■ **Set problem**
Tell how many lines contain the word "Include". Reply with the number only.

■ **Rows**

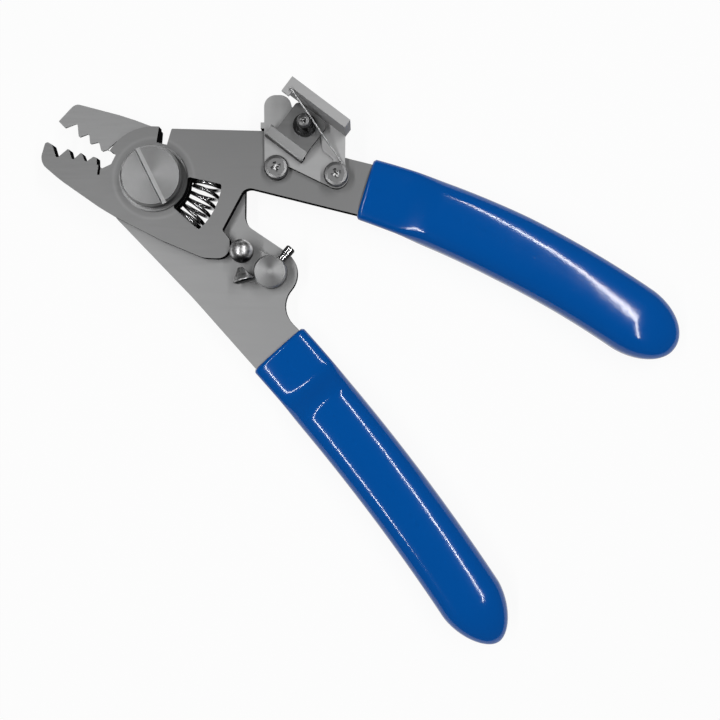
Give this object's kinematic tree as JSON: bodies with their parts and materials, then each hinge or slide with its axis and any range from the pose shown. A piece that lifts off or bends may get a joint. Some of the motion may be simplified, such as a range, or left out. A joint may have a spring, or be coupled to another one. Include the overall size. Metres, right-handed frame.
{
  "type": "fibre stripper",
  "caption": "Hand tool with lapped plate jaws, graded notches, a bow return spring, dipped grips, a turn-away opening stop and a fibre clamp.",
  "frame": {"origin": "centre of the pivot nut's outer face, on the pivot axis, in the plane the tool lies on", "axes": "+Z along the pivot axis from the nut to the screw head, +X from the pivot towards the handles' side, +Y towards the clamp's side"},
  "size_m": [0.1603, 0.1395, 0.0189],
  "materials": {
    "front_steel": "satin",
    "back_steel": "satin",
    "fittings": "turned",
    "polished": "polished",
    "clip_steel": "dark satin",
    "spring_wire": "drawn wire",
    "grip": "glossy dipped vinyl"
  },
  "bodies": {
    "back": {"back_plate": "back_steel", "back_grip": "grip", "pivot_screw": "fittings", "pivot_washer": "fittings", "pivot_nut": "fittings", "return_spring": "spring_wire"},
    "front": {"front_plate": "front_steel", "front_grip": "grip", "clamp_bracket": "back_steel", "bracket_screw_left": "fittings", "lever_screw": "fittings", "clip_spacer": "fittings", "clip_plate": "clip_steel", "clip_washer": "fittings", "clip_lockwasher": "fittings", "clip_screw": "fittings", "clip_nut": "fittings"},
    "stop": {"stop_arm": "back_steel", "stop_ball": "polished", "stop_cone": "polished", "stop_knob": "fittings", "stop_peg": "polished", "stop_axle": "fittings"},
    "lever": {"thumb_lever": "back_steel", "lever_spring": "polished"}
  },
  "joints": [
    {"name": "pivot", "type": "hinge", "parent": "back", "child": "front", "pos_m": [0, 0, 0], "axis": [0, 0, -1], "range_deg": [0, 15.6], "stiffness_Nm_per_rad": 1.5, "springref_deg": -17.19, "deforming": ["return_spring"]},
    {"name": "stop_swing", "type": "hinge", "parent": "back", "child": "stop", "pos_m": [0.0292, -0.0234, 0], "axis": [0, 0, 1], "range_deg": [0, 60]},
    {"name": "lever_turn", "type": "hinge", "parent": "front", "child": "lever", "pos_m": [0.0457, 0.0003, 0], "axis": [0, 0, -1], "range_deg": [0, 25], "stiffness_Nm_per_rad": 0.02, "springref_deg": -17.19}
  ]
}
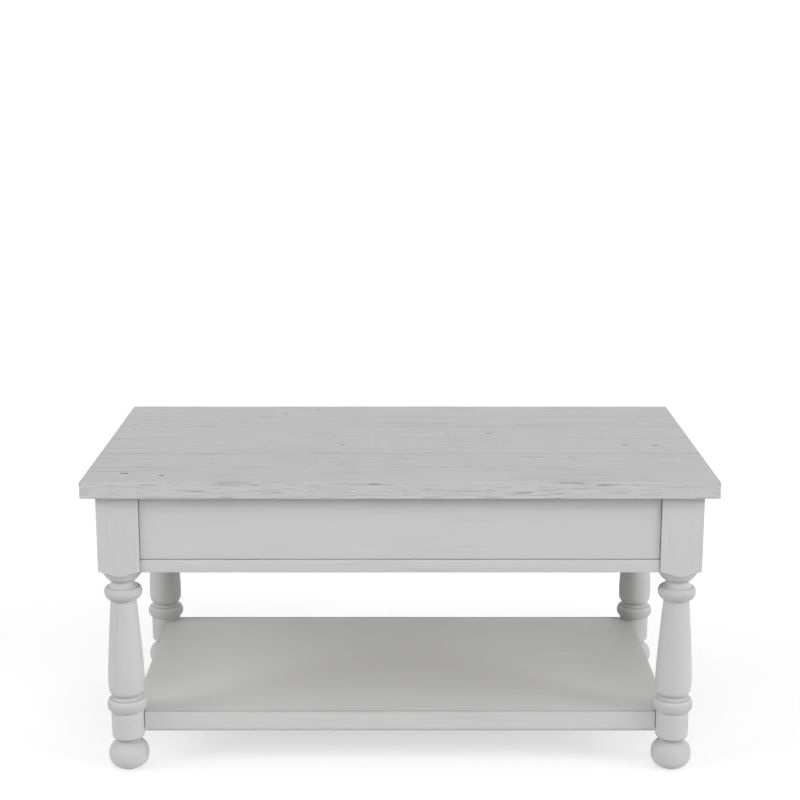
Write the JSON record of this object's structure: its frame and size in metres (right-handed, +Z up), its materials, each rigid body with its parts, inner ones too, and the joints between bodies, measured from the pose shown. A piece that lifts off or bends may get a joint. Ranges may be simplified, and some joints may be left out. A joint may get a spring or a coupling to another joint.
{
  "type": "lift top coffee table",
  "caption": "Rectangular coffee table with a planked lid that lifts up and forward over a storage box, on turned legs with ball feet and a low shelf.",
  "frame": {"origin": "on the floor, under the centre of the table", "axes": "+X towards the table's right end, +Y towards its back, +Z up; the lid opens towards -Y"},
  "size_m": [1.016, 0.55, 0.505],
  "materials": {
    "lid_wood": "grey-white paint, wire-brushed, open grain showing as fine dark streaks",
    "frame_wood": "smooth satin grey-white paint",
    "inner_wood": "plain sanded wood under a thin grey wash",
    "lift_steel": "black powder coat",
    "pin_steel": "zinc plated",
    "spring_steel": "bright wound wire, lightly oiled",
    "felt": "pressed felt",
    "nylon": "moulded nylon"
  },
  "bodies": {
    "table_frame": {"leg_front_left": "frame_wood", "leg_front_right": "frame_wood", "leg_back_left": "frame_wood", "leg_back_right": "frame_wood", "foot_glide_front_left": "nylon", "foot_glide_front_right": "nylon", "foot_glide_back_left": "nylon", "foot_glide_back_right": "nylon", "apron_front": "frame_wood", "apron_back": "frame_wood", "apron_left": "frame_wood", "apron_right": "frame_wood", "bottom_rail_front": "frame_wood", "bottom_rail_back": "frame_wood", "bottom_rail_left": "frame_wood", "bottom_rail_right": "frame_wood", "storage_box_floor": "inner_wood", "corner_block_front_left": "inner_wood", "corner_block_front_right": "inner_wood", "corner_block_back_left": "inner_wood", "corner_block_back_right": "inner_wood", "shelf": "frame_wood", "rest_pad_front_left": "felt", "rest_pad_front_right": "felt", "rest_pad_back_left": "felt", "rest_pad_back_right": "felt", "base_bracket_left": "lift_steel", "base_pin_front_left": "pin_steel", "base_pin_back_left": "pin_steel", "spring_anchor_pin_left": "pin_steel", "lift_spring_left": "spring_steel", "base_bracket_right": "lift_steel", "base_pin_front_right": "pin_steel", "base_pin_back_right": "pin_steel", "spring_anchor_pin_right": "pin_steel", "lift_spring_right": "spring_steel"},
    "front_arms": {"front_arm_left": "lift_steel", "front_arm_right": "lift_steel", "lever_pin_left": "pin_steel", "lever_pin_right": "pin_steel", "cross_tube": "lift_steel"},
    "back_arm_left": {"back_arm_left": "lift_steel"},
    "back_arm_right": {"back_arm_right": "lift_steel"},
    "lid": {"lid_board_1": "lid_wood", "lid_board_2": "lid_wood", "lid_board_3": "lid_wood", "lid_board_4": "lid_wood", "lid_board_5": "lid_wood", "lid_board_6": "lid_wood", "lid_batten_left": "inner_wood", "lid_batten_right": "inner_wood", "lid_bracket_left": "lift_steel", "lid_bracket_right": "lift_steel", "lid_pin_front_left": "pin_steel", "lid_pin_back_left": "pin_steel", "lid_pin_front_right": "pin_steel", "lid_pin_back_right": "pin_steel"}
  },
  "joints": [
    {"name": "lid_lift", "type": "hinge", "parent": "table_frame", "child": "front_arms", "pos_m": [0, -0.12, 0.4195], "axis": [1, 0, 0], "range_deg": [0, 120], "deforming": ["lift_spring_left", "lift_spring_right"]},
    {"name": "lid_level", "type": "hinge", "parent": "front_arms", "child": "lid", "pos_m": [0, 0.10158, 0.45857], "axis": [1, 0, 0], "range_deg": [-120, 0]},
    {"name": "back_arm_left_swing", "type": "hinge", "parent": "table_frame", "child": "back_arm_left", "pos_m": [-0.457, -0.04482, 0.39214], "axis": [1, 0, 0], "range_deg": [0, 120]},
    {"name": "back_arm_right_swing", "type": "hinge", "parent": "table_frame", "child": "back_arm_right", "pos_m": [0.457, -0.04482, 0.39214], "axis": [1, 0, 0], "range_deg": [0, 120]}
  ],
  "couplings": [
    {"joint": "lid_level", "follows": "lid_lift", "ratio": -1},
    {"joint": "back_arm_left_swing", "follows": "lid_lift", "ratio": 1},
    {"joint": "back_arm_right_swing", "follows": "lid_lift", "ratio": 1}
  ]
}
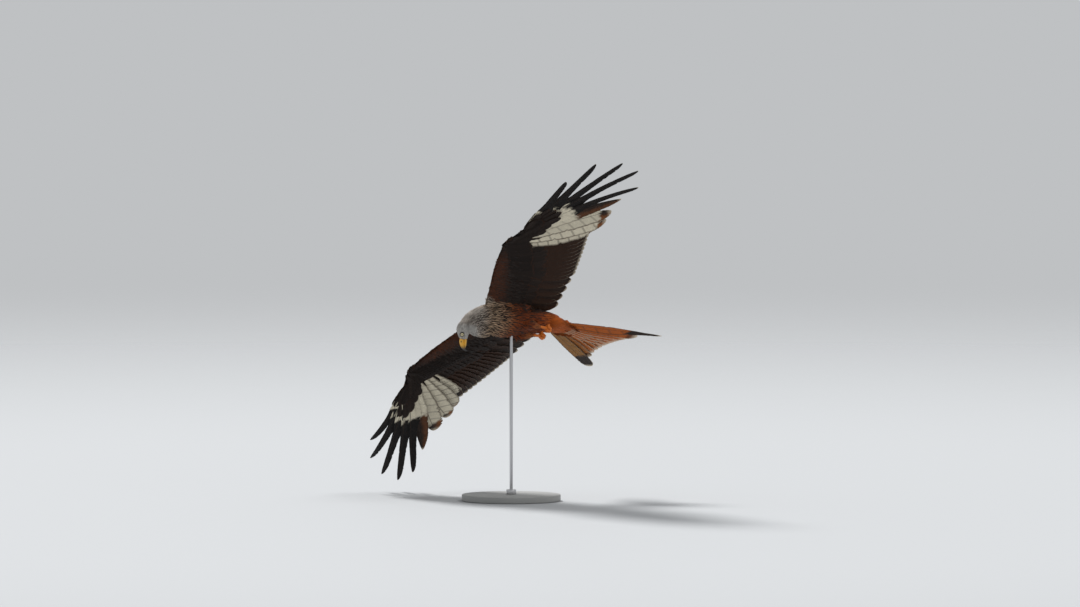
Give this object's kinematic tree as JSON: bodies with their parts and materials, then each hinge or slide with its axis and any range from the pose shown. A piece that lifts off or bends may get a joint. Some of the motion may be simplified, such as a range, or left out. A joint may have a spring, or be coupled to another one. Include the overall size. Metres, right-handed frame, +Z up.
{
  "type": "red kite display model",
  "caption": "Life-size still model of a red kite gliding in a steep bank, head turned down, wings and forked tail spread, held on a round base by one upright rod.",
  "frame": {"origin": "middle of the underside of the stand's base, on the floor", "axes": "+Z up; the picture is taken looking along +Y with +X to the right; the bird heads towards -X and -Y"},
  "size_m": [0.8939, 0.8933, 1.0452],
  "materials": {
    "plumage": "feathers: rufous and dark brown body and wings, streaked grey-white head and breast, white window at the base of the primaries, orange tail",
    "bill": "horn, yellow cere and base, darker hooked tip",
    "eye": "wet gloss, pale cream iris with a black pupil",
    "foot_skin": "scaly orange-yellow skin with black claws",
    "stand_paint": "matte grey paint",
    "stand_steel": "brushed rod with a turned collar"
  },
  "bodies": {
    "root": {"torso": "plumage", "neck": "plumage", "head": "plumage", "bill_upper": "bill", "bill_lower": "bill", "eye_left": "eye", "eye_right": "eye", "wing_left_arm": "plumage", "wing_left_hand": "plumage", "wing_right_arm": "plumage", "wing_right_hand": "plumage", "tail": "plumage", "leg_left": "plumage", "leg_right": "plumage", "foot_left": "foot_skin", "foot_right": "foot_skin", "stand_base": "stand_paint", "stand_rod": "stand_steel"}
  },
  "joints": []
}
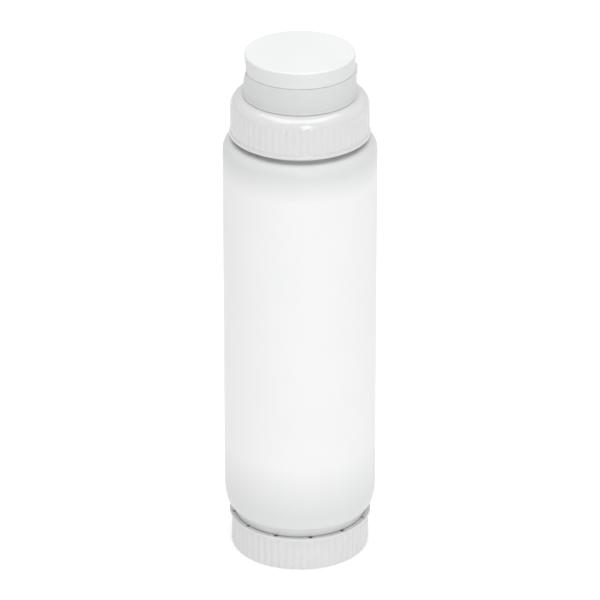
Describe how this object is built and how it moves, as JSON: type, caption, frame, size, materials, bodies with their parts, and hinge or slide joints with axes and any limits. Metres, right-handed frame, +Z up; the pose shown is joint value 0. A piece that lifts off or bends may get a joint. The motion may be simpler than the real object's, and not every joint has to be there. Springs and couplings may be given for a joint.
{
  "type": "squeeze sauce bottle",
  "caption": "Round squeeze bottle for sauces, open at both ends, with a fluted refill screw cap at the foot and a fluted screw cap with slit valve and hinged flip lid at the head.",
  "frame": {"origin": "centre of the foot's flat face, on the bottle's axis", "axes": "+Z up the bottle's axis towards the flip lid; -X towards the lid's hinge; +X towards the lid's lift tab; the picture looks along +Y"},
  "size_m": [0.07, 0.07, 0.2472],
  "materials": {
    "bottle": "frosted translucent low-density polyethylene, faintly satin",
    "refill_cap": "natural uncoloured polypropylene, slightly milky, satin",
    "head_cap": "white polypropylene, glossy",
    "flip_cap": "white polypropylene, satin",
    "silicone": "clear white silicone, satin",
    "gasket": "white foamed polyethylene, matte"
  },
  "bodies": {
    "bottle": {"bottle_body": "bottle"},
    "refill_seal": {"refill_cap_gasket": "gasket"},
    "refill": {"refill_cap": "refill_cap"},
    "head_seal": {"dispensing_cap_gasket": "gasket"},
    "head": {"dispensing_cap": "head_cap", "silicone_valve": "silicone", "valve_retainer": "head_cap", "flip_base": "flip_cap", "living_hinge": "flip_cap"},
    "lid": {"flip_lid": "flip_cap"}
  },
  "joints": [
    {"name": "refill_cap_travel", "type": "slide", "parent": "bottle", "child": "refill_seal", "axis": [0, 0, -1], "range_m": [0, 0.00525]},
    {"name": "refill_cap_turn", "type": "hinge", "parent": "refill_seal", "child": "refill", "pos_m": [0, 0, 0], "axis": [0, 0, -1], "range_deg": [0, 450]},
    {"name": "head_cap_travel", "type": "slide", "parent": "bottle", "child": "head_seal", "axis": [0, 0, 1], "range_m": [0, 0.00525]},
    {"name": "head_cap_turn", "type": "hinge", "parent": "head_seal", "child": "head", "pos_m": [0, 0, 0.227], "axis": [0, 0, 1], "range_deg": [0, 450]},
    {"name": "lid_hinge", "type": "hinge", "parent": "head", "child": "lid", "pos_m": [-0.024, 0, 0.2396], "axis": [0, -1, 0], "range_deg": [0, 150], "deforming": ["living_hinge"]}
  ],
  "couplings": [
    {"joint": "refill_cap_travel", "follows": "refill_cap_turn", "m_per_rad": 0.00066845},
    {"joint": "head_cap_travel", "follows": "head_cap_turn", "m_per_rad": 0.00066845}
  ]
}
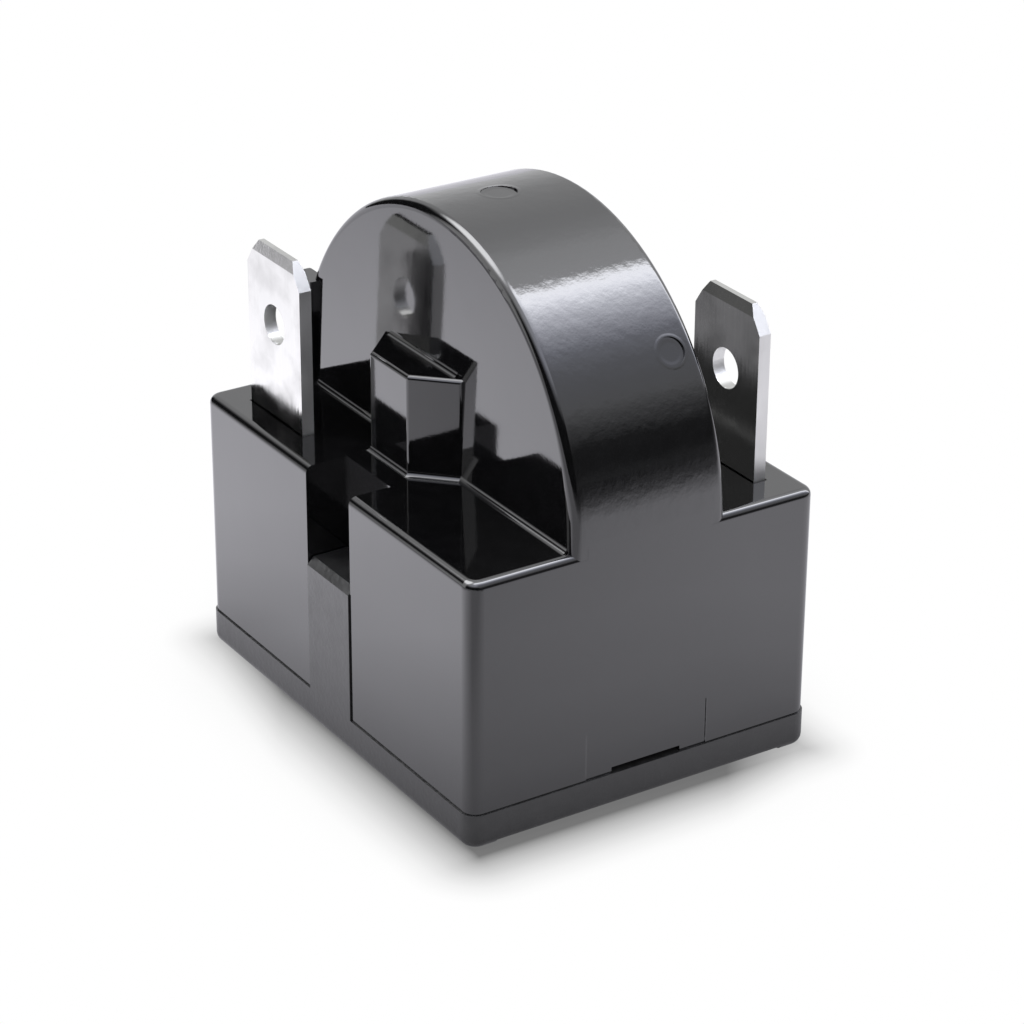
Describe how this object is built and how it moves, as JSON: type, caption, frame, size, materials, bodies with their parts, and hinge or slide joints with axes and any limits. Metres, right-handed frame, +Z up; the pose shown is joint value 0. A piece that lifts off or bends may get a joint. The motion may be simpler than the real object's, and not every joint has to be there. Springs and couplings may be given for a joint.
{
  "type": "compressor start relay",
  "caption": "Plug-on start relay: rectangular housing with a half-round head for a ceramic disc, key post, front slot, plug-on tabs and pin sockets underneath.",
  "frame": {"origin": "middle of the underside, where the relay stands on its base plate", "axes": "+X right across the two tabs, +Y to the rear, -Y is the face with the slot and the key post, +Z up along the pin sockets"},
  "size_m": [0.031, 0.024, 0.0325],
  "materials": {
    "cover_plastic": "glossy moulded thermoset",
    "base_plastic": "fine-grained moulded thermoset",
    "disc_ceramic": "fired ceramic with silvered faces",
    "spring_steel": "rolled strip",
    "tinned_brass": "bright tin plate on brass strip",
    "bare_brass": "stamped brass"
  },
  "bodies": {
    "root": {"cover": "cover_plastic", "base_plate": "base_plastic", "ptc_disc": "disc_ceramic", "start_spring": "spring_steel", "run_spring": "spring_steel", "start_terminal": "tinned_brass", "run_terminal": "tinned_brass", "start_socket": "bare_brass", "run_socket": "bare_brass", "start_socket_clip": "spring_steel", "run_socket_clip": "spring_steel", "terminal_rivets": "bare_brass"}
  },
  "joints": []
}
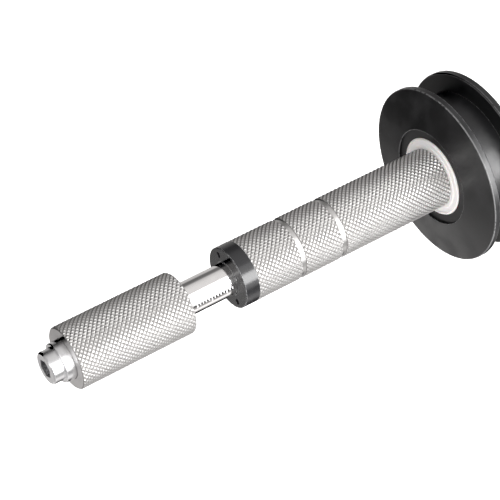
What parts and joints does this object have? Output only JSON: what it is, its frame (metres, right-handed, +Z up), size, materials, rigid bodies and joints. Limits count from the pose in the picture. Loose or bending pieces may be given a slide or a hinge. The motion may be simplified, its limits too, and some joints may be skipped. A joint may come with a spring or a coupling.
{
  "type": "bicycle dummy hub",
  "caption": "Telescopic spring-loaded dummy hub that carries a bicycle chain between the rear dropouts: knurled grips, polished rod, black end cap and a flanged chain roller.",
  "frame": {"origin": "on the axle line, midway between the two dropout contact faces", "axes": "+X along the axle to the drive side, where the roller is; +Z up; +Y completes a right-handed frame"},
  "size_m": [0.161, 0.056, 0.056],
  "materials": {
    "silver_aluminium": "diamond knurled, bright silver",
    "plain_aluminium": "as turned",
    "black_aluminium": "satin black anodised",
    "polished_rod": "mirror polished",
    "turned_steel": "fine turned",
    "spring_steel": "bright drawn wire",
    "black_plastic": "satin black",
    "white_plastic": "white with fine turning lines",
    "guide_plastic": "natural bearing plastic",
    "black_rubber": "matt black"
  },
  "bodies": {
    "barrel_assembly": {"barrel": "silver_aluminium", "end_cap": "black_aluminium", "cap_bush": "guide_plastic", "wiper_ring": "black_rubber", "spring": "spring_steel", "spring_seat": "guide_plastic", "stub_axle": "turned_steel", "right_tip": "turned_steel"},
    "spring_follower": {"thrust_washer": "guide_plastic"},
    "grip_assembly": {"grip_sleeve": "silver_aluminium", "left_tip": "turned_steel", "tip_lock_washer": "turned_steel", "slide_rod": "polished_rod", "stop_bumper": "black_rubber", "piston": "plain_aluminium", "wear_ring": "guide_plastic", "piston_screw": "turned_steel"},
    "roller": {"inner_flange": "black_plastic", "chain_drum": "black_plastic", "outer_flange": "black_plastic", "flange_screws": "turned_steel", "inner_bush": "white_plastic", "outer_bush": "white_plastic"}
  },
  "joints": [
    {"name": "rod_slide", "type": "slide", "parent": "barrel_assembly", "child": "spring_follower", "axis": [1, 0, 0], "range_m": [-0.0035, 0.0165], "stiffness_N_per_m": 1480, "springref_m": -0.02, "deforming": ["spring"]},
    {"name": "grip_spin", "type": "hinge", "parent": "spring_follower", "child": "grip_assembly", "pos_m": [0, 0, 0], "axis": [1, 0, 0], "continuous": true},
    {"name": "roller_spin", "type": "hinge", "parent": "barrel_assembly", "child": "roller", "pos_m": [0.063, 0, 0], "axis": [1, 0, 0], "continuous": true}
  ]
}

■ **Solution to this problem**
2